Tuesday 20 March 2018

Home Truths: Seven foibles of home buyers

When buying houses, the same mistakes are made again and again. Rui Vieira/PA Wire.
When buying houses, the same mistakes are made again and again. Rui Vieira/PA Wire.
Mark Keenan

Mark Keenan

I knew a guy who spent 10 years home-hunting in Dublin from 1996 to 2006 before finally buying in that year (Yes I know!). Every time I met him through the decade he told me he'd been looking at houses at the weekend, but they were all overpriced.

If he found one he liked he'd seldom offer more than the asking price. But through those years, most homes sold for well over asking. Despite saving hard and despite the banks throwing money around like confetti, property inflation diminished my friend's spending range in those years from a four-bed house to a three-bed semi to a two-bed terrace. He asserted that sooner or later "it would all end in tears".

But after a decade of tyre-kicking, he bit the bullet - right before the crash. He found himself in massive negative equity which he's still dealing with.

Someone else I know bought an apartment in Birmingham in 1989. The UK market crashed soon after and he too ended up in negative equity. It took 10 years for the property to recoup its value. I talked to him in 2000 and he told me he was going to sell and break even. I urged him to hold on to it because the cycle was going up. He sold it. Within five years it had doubled in value.

While we can't expect to call the top or bottom of the overall market, there are signs that manifest themselves again and again (they're talking about "soft landings" in Sydney right now) and repeated mistakes buyers always make. Wily investors who know how to make money in the property market are only able to do it because others make big mistakes. For every poor eejit who bought a house for nonsense money in 2006, another walked away with a fat stash having doubled or trebled their investment.

When it comes to the micro details of buying a house, the same mistakes are also made, again and again. Unlike calling the end or beginning of the market, these mistakes are avoidable. But if people didn't continue to make them, estate agents often wouldn't make a profit. So here's just a few:

1. Chasing the market

In a rising market the bidding process for a house is a bit like clay pigeon shooting - you always aim ahead of the target.

If a house is asking €190,000 and your limit is €195,000, place a bid but don't linger. You'd be better off committing to a bidding process on a home asking €180,000 to €185,000. Otherwise you'll go on bidding unsuccessfully for prolonged periods while your buying power is diminished by inflation. Vendors make this mistake in reverse in a falling market.

2. Opening up to the estate agent

How many house viewers blurt out their life story to the vendor's estate agent who is there to sell to you - to interview you, find out if you're serious, whether you've got the cash, can you move quickly and how much money they can screw out of you. Buying a house is a bidding process and essentially a game of poker.

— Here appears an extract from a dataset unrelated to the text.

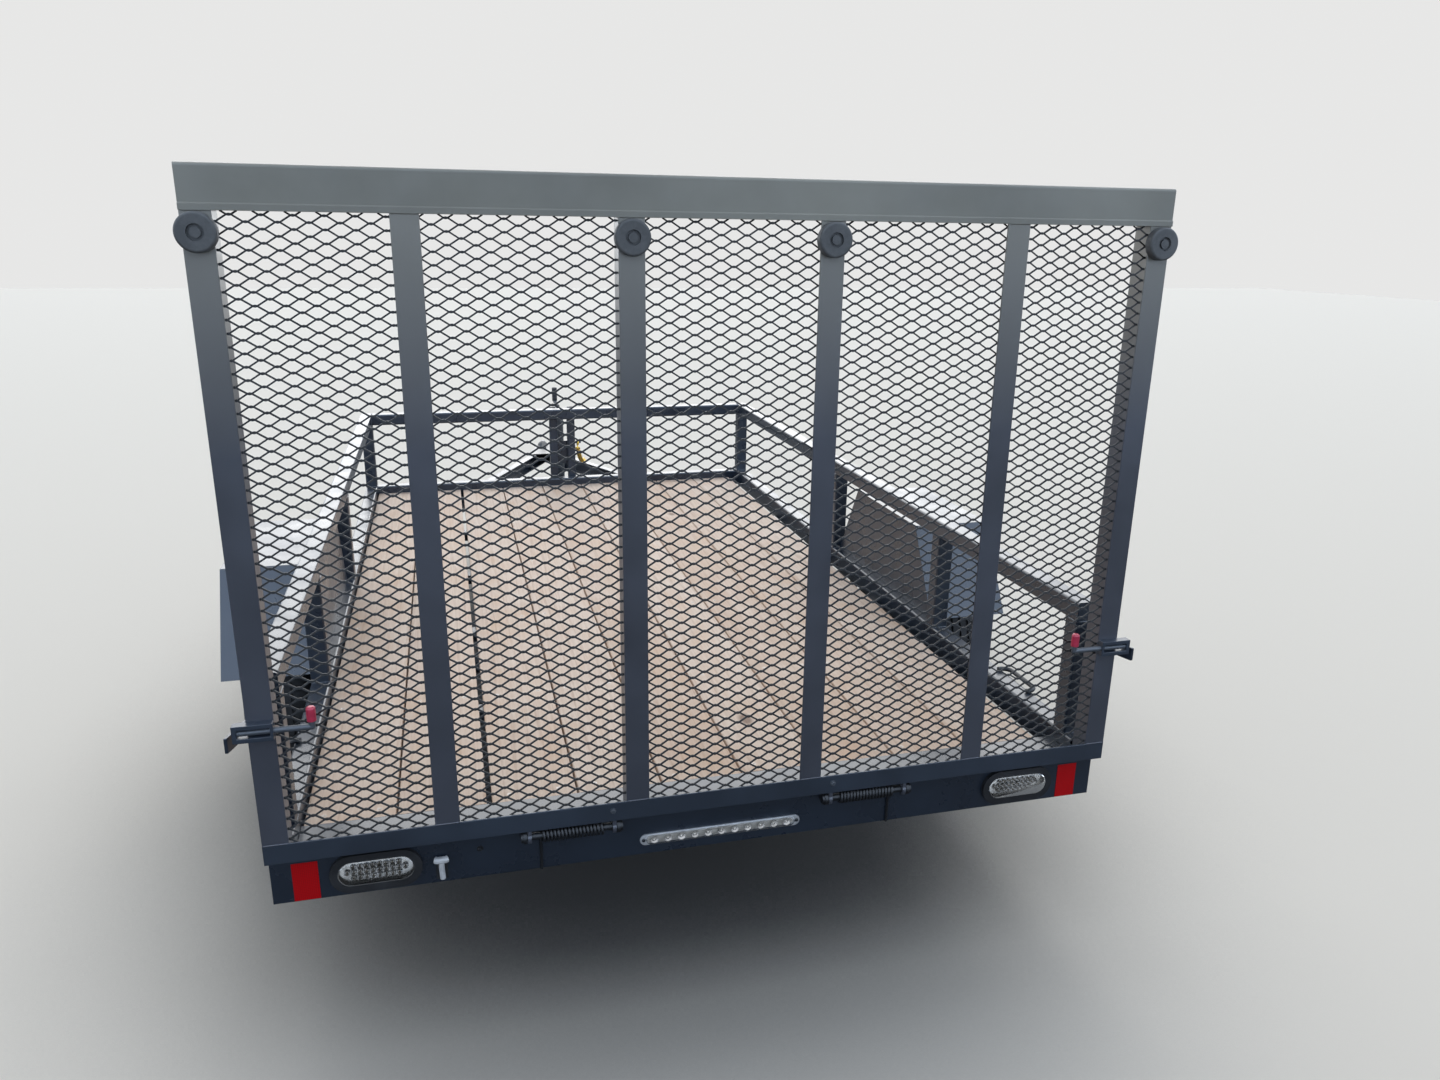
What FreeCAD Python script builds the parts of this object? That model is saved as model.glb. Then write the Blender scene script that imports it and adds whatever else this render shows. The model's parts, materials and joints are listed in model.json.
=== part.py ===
import FreeCAD, Part
import math
import os

from FreeCAD import Vector

# Single-axle utility trailer with a wooden deck, side rails, an upright mesh ramp gate and an
# A-frame tongue that stands on its jack. Millimetres, +X right, +Y forward, +Z up.
# Y is first measured forward from the gate's outer face; "save" then moves every piece so that
# the origin lies on the ground under the middle of the trailer's length.

# Bed and frame
bed_width = 1930.0            # over the side frame tubes
plank_length = 3030.0
plank_thickness = 38.0
plank_width = 192.0
plank_gap = 5.0
wide_gap = 13.0               # the gap beside the second plank
frame_tube_width = 51.0
frame_tube_height = 76.0
frame_lip = 35.0              # frame tube top above the planks
tube_wall = 3.2
tube_corner = 6.0             # outer corner radius of every square tube
rear_face_y = 38.0            # outer face of the rear cross member
rear_member_height = 111.0
rear_member_depth = 112.0     # depth of its top flange
rear_member_return = 40.0     # depth of its bottom flange
rear_member_end = 24.0        # depth of its end covers
plate = 5.0                   # bent plate and angle thickness
cross_count = 4
cross_leg = 51.0

# Rails and posts
rail_tube = 51.0
rail_top = 388.0              # above the planks
rear_post_y = 91.0            # rear face of the rear post
rear_arch_gap = 16.0          # from the post behind a fender to that fender
front_arch_gap = 4.0

# Tie-down loops on the side frames
loop_y = 406.0                # middle of each loop
loop_half = 77.0
loop_reach = 16.0             # past the frame's outer face
loop_seat = 17.0              # ends inboard of that face
loop_bend = 26.0              # bend radius
loop_rod = 6.5

# Gate
gate_height = 1339.0
gate_gap = 7.0                # gate's lower edge above the planks
gate_leg = 50.8               # angle leg of uprights and bottom rail
gate_angle = 4.8
gate_bottom_face = 45.0
gate_rail_height = 76.0
gate_rail_depth = 51.0
gate_hem_height = 10.0        # strip along the top rail's lower edge
gate_hem_proud = 2.5
inner_upright_x = 199.6       # centre of the two middle uprights
outer_bay = 336.1             # from the centre of an end upright to the next one's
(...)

3. My cousin's husband is a builder

If you are spending €200,000 on a property, make sure you get a proper survey done. Don't skimp on this. Your cousin's husband might say the house is "grand" but he won't be legally liable when that thin crack in the gable end starts opening up.

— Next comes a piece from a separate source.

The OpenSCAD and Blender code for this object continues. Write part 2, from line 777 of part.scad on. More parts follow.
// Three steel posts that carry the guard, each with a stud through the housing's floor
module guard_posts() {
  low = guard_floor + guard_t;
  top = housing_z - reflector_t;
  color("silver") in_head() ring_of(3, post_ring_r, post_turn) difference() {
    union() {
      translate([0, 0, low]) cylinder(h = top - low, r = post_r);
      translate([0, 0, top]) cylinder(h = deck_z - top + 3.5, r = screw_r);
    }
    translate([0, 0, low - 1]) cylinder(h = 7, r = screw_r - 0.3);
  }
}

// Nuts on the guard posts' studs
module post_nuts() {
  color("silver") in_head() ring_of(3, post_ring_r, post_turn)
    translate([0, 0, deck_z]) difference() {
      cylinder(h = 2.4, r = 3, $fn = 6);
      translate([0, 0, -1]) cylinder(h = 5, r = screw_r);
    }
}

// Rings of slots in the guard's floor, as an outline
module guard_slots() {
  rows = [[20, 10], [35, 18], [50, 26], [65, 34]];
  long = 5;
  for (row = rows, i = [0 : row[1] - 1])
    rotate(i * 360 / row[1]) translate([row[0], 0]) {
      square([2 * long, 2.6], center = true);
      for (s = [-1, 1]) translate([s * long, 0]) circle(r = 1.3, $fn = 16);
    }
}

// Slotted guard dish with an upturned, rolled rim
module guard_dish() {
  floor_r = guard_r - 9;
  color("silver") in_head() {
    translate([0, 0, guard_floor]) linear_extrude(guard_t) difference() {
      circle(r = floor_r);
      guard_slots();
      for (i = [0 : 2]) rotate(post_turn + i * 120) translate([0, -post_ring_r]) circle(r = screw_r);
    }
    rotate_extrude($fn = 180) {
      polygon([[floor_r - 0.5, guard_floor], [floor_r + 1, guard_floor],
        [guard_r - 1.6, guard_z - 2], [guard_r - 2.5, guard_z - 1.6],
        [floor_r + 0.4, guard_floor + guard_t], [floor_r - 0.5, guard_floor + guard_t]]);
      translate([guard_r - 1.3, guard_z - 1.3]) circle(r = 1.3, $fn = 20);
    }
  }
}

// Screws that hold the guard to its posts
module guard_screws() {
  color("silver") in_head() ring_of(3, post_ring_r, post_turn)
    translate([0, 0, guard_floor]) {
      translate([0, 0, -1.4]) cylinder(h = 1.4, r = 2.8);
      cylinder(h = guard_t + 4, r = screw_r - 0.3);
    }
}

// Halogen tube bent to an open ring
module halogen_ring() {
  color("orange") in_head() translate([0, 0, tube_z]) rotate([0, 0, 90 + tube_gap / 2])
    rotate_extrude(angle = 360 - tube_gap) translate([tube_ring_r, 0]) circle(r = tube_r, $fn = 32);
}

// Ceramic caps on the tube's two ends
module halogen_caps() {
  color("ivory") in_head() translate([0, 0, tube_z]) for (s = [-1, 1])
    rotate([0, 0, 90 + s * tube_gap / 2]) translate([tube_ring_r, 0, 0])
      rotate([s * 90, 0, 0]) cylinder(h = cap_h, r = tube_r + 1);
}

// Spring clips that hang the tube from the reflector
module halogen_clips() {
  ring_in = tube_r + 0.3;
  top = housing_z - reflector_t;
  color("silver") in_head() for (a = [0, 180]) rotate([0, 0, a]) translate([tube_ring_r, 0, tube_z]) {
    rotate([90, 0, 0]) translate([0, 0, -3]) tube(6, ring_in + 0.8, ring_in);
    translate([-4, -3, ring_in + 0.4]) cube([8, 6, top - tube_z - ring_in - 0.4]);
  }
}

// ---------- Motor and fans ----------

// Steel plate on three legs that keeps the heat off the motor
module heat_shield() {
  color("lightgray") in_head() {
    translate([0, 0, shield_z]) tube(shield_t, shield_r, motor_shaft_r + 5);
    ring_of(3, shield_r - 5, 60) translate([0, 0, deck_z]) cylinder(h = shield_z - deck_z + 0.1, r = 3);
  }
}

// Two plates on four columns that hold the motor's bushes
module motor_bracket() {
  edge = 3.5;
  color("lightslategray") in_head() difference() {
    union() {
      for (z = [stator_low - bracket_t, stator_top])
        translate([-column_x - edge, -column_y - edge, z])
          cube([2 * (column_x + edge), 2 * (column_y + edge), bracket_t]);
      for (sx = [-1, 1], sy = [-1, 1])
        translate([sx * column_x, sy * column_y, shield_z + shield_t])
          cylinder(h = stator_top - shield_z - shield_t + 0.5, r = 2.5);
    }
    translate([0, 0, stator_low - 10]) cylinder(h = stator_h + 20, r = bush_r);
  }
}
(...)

4. Buying What You Can Purchase Rather Than What You Can Afford

There's an attitude in Ireland of spending all you can borrow. Life gets more expensive as it goes along, especially when children start hitting university age. Too many buyers don't allow for this and end up sitting at home eating beans for decades, wishing they bought a cheaper property.

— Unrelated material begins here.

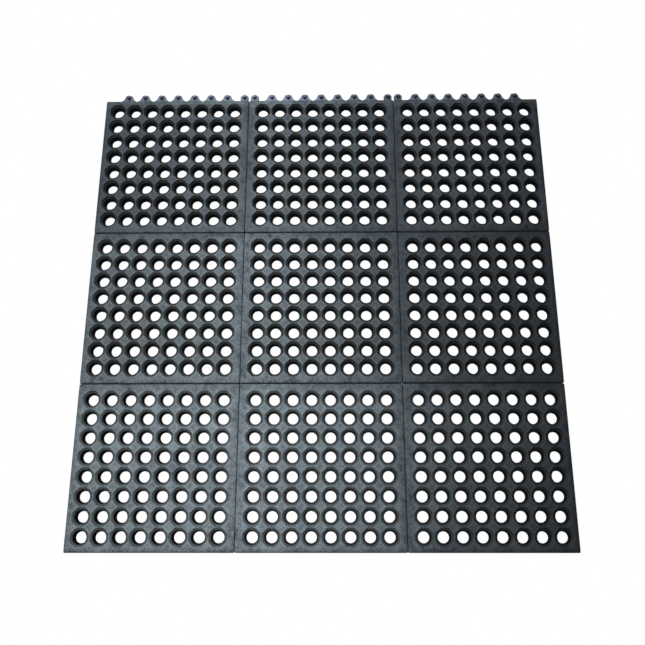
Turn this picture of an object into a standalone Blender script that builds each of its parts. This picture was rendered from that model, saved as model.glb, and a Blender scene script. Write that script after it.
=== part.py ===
"""Interlocking rubber drainage mat, 3 ft square and 5/8 in thick, for standing at a work place.

Nine tiles lie three by three, and each has an eight by eight grid of tapered octagonal drainage holes.
Along the back of the mat flat tabs stand out at floor level, one between every two holes, and each
carries an upright stud. The front of the mat has a pocket for each tab and a socket for each stud in
its underside, so mats join in a row. Inside the mat the tiles join the same way, with fewer tabs:
each row of tiles to the row behind it, and each column to the column on its right.

Metres, +Z up. The origin is on the floor at the centre of the whole outline, tabs included, and +Y
points to the back edge.
"""

import math

import bmesh
import bpy
from mathutils import Matrix

MM = 0.001
MAT_SIDE = 914.4 * MM  # 3 ft, without the tabs
THICKNESS = 15.9 * MM  # 5/8 in

# Drainage holes, measured from a hole's centre to the flats of its octagon
HOLE_PITCH = 35.35 * MM
HOLES_PER_SIDE = 8
HOLE_SIDES = 8
RIM_RADIUS = 15.5 * MM
DRAIN_RADIUS = 10.2 * MM

# Tiles
SEAM_BORDER = 30 * MM  # centre line of the last holes to the seam
SEAM_GAP = 0.6 * MM
CORNER_CUT = 1.5 * MM
GRID_SPAN = (HOLES_PER_SIDE - 1) * HOLE_PITCH
TILE_PITCH = GRID_SPAN + 2 * SEAM_BORDER
SEAM_REACH = TILE_PITCH / 2  # tile centre to a seam
EDGE_REACH = MAT_SIDE / 2 - TILE_PITCH  # tile centre to an outer edge of the mat

# Tabs and studs. A tab tapers at 45 degrees, to fit between two holes of the mat that receives it.
TAB_LENGTH = 20 * MM
TAB_HALF = 15.5 * MM
TAB_TIP_HALF = 4 * MM
TAB_HEIGHT = 6 * MM
END_TAB_HALF = 8.4 * MM
END_TAB_INSET = 11 * MM  # centre of a tile's end tab to the seam beside it
STUD_CENTRE = 13 * MM
STUD_HALF = 3.6 * MM
STUD_HEIGHT = 12.5 * MM
PLAY = 0.5 * MM
RUN_IN = 2 * MM  # how far joined shapes overlap, and cutters pass the face they cut

ROWS = {"front": -1, "middle": 0, "back": 1}
COLUMNS = {"left": -1, "centre": 0, "right": 1}
END_STEP = HOLES_PER_SIDE // 2
MAT_STEPS = range(-END_STEP, END_STEP + 1)  # tab places along the mat's own edge, in hole pitches
ROW_STEPS = (-3, 0, 3)  # along the seam between two rows
COLUMN_STEPS = (-2, 2)  # along the seam between two columns


def clear_scene():
    for item in list(bpy.data.objects):
        bpy.data.objects.remove(item)


def add_prism(mesh, outline, low, high, top_outline=None):
    """Adds the closed solid over a counter-clockwise outline, between two heights."""
    bottom = [mesh.verts.new((x, y, low)) for x, y in outline]
    top = [mesh.verts.new((x, y, high)) for x, y in top_outline or outline]
    mesh.faces.new(list(reversed(bottom)))
    mesh.faces.new(top)
    for a in range(len(bottom)):
        b = (a + 1) % len(bottom)
        mesh.faces.new((bottom[a], bottom[b], top[b], top[a]))


def octagon(x, y, flat_radius):
    corner_radius = flat_radius / math.cos(math.pi / HOLE_SIDES)
    angles = [(2 * k + 1) * math.pi / HOLE_SIDES for k in range(HOLE_SIDES)]
    return [(x + corner_radius * math.cos(a), y + corner_radius * math.sin(a)) for a in angles]


def object_from(name, mesh):
    data = bpy.data.meshes.new(name)
    mesh.to_mesh(data)
    mesh.free()
    made = bpy.data.objects.new(name, data)
    bpy.context.scene.collection.objects.link(made)
    return made


def combine(target, other, operation):
    """Joins or cuts target by other with an applied Boolean, and removes other."""
    boolean = target.modifiers.new(operation.title(), "BOOLEAN")
    boolean.operation = operation
    boolean.object = other
    graph = bpy.context.evaluated_depsgraph_get()
    result = bpy.data.meshes.new_from_object(target.evaluated_get(graph))
    target.modifiers.clear()
    target.data = result
    bpy.data.objects.remove(other)


def reach(place, side):
    """Tile centre to the tile's face on that side, -1 or 1. place is the tile's row or column."""
    return EDGE_REACH if place == side else SEAM_REACH - SEAM_GAP / 2


def slab(name, column, row):
    """The tile's plain body, with its four upright corners cut."""
    left, right = -reach(column, -1), reach(column, 1)
    front, back = -reach(row, -1), reach(row, 1)
    cut = CORNER_CUT
    outline = [
        (right, front + cut), (right, back - cut), (right - cut, back), (left + cut, back),
        (left, back - cut), (left, front + cut), (left + cut, front), (right - cut, front),
    ]
    mesh = bmesh.new()
    add_prism(mesh, outline, 0, THICKNESS)
    return object_from(name, mesh)


def hole_cutters():
    """Tapered octagons, one for each drainage hole, running past both faces of the tile."""
    slope = (RIM_RADIUS - DRAIN_RADIUS) / THICKNESS
    places = [k * HOLE_PITCH - GRID_SPAN / 2 for k in range(HOLES_PER_SIDE)]
    mesh = bmesh.new()
    for x in places:
        for y in places:
            low = octagon(x, y, DRAIN_RADIUS - slope * RUN_IN)
            high = octagon(x, y, RIM_RADIUS + slope * RUN_IN)
            add_prism(mesh, low, -RUN_IN, THICKNESS + RUN_IN, high)
    return object_from("hole_cutters", mesh)


def tab_centre(step):
    if abs(step) == END_STEP:
        return math.copysign(SEAM_REACH - END_TAB_INSET, step)
    return step * HOLE_PITCH


def add_tab(mesh, step, play, floor):
    """A tab pointing +Y from its face at y = 0. play grows it into the pocket that receives it."""
    x, tip = tab_centre(step), TAB_LENGTH + play
    half = play + (END_TAB_HALF if abs(step) == END_STEP else TAB_HALF)
    half_tip = TAB_TIP_HALF + play * math.tan(math.pi / 8)  # half the 45 degree taper
    shoulder = tip - (half - half_tip)
    outline = [
        (x - half, -RUN_IN), (x + half, -RUN_IN), (x + half, shoulder),
        (x + half_tip, tip), (x - half_tip, tip), (x - half, shoulder),
    ]
    add_prism(mesh, outline, floor, TAB_HEIGHT + play)


def add_stud(mesh, step, play):
    x, half = tab_centre(step), STUD_HALF + play
    near, far = STUD_CENTRE - half, STUD_CENTRE + half
    outline = [(x - half, near), (x + half, near), (x + half, far), (x - half, far)]
    add_prism(mesh, outline, TAB_HEIGHT - RUN_IN, STUD_HEIGHT + play)


def joint(tile, steps, turn, start, operation):
    """Adds tabs and studs to a tile, or cuts the pockets and sockets that receive them.

    They point +Y from y = start, and then turn about Z takes them to their edge. Pockets start at the
    face of the tile whose tabs they receive, a seam gap in front of the tile's own face.
    """
    cutting = operation == "DIFFERENCE"
    play, floor = (PLAY, -RUN_IN) if cutting else (0, 0)
    place = Matrix.Rotation(turn, 4, "Z") @ Matrix.Translation((0, start, 0))
    tabs, studs = bmesh.new(), bmesh.new()
    for step in steps:
        add_tab(tabs, step, play, floor)
        add_stud(studs, step, play)
    for name, mesh in (("tabs", tabs), ("studs", studs)):
        bmesh.ops.transform(mesh, matrix=place, verts=mesh.verts)
        combine(tile, object_from(name, mesh), operation)


def build_tile(name, column, row):
    tile = slab(name, column, row)
    combine(tile, hole_cutters(), "DIFFERENCE")
    # The outer corners of the mat have no tab.
    mat_steps = [step for step in MAT_STEPS if not (column and step == column * END_STEP)]
    right_turn = -math.pi / 2
    joint(tile, mat_steps if row == 1 else ROW_STEPS, 0, reach(row, 1), "UNION")
    joint(tile, mat_steps if row == -1 else ROW_STEPS, 0, -reach(row, -1) - SEAM_GAP, "DIFFERENCE")
    if column < 1:
        joint(tile, COLUMN_STEPS, right_turn, reach(column, 1), "UNION")
    if column > -1:
        joint(tile, COLUMN_STEPS, right_turn, -reach(column, -1) - SEAM_GAP, "DIFFERENCE")
    tile.location = (column * TILE_PITCH, row * TILE_PITCH - TAB_LENGTH / 2, 0)
    return tile


def rubber(name):
    """Black moulded rubber with a faint sheen."""
    material = bpy.data.materials.new(name)
    material.use_nodes = True
    shader = material.node_tree.nodes["Principled BSDF"]
    shader.inputs["Base Color"].default_value = (0.022, 0.026, 0.030, 1)
    shader.inputs["Roughness"].default_value = 0.62
    return material


def main():
    clear_scene()
    for row_name, row in ROWS.items():
        for column_name, column in COLUMNS.items():
            tile = build_tile(f"tile_{row_name}_{column_name}", column, row)
            tile.data.materials.clear()
            tile.data.materials.append(rubber(f"rubber_{row_name}_{column_name}"))


main()
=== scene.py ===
"""Looks of an interlocking rubber drainage mat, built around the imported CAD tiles.

Each tile is one moulded piece of black rubber. Its top is a net of rounded ridges round octagonal
holes, with shallow diamond pads between the ridges. A hole has a rounded mouth, a sloping step and a
round bore that narrows towards the floor.
"""

import math

import bmesh
import bpy
import numpy as np
from mathutils import Matrix, Vector


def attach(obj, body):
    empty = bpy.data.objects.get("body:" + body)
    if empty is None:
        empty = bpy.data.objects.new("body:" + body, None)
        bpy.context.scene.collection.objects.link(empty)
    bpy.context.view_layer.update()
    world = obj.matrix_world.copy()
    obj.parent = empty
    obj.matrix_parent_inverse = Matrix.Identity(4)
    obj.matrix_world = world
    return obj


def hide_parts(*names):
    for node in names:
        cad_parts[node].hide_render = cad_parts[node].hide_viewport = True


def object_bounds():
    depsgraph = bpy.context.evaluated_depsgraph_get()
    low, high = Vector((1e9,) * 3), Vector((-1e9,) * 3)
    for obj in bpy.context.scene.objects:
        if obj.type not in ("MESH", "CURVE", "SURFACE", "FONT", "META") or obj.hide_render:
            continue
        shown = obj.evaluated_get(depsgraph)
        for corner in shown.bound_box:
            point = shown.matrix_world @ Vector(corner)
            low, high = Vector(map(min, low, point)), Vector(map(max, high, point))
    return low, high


MM = 0.001

# The same sizes as the CAD, in millimetres
MAT_SIDE = 914.4
HOLE_PITCH = 35.35
HOLES_PER_SIDE = 8
SEAM_BORDER = 30.0
SEAM_GAP = 0.6
GRID_SPAN = (HOLES_PER_SIDE - 1) * HOLE_PITCH
TILE_PITCH = GRID_SPAN + 2 * SEAM_BORDER
SEAM_REACH = TILE_PITCH / 2
EDGE_REACH = MAT_SIDE / 2 - TILE_PITCH
TAB_LENGTH = 20.0
TAB_HALF = 15.5
TAB_TIP_HALF = 4.0
TAB_HEIGHT = 6.0
END_TAB_HALF = 8.4
END_TAB_INSET = 11.0
STUD_CENTRE = 13.0
STUD_HEIGHT = 12.5
PLAY = 0.5
ROWS = {"front": -1, "middle": 0, "back": 1}
COLUMNS = {"left": -1, "centre": 0, "right": 1}
END_STEP = HOLES_PER_SIDE // 2
MAT_STEPS = range(-END_STEP, END_STEP + 1)
ROW_STEPS = (-3, 0, 3)
COLUMN_STEPS = (-2, 2)

# The dust on the top, with a painted sheen in it: how much it covers at places across the mat, in
# millimetres from its middle, and where along the mat one row's values give way to the next one's.
# The painted sheen makes it lightest a little left of the middle and at the front, fading to the
# right and towards the back
DUST_AND_SHEEN_PLACES = (-430, -110, 106, 240, 430)
DUST_AND_SHEEN_FILMS = {
    "front": (0.71, 0.96, 0.65, 0.27, 0.11),
    "middle": (0.51, 0.78, 0.36, 0.21, 0.10),
    "back": (0.22, 0.53, 0.26, 0.25, 0.14),
}
DUST_AND_SHEEN_CHANGES = ((-200, -110), (110, 200))

# Factors for the film on the plain borders of the tiles, and on the one along the mat's back edge
BORDER_DUST = 0.72
BACK_EDGE_DUST = 1.2

# How much of the dust shows at some depths below the top, in millimetres: dust that stays there, and
# painted shade that darkens the holes with depth, by its own amount in each row
DUST_DEPTHS = (6.0, 3.5, 2.7, 0.7, 0.0)
DUST_AND_SHADE_SHARES = {
    "front": (0.0, 0.03, 0.48, 0.68, 1.0),
    "middle": (0.0, 0.05, 0.22, 0.36, 1.0),
    "back": (0.0, 0.0, 0.08, 0.60, 1.0),
}

# Painted light and shade round the mouth of a hole, none in the front row and most in the back: lighter
# where the way from the hole's centre leads towards +X, and darker where it leads towards +Y and a little
# to -X
SIDE_LIGHT_BY_ROW = {"front": 0.0, "middle": 0.35, "back": 0.9}
PAINTED_LIGHT_GAIN = 0.4
PAINTED_SHADE_LOSS = 0.95
SHADED_WAY = (-0.25, 0.95)
MOUTH_BAND = 1.9  # how far the mouth's rounding reaches past the rim, in millimetres
MOUTH_FADE = 0.8  # the width over which the painted light and shade sets in

# Heights and distances, in millimetres, where looks change
CREST_OFFSET = 2.4  # from a flat of the rim out to the crest of the ridge, lighter from wear and a painted highlight
CREST_WIDTH = 1.2
CREST_DEPTH = 1.2
DUST_FOOT = 0.5  # the height on a tile's sides and tabs where the dust starts
SKIN_REACH = 0.6  # how far the bare skin of the underside reaches up into the holes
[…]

5. It's Not Your Home (Until The Contracts Are Signed)

Estate agents benefit most from deluded emotional involvement - the phenomenon of home viewers arriving in a property, liking it, coming back for a second viewing, liking it more and from that point somehow believing this is 'their' home.

Deluded ownership projection means your judgement is impaired when bidding. It means you will pay over the odds if you buy and become distracted from other potential properties which might be a better option if you lose out.

6. Being Too Picky

Like choosing a partner, those who are too fussy get left on the shelf. No home will have exactly what you will need - even if you build it yourself.

People have walked away from good houses for such ridiculous reasons as "the carpet is manky" or "the kitchen presses are dated". Realise what is changeable at low cost as well as what can't be fixed.

7. Not doing the homework

If you'd researched the planning records for the area you might have discovered that the meadow behind your house is about to be developed into six storey blocks or the previous owner had been turned down three times for the rear extension you are planning to add when you move in. It's not rocket science.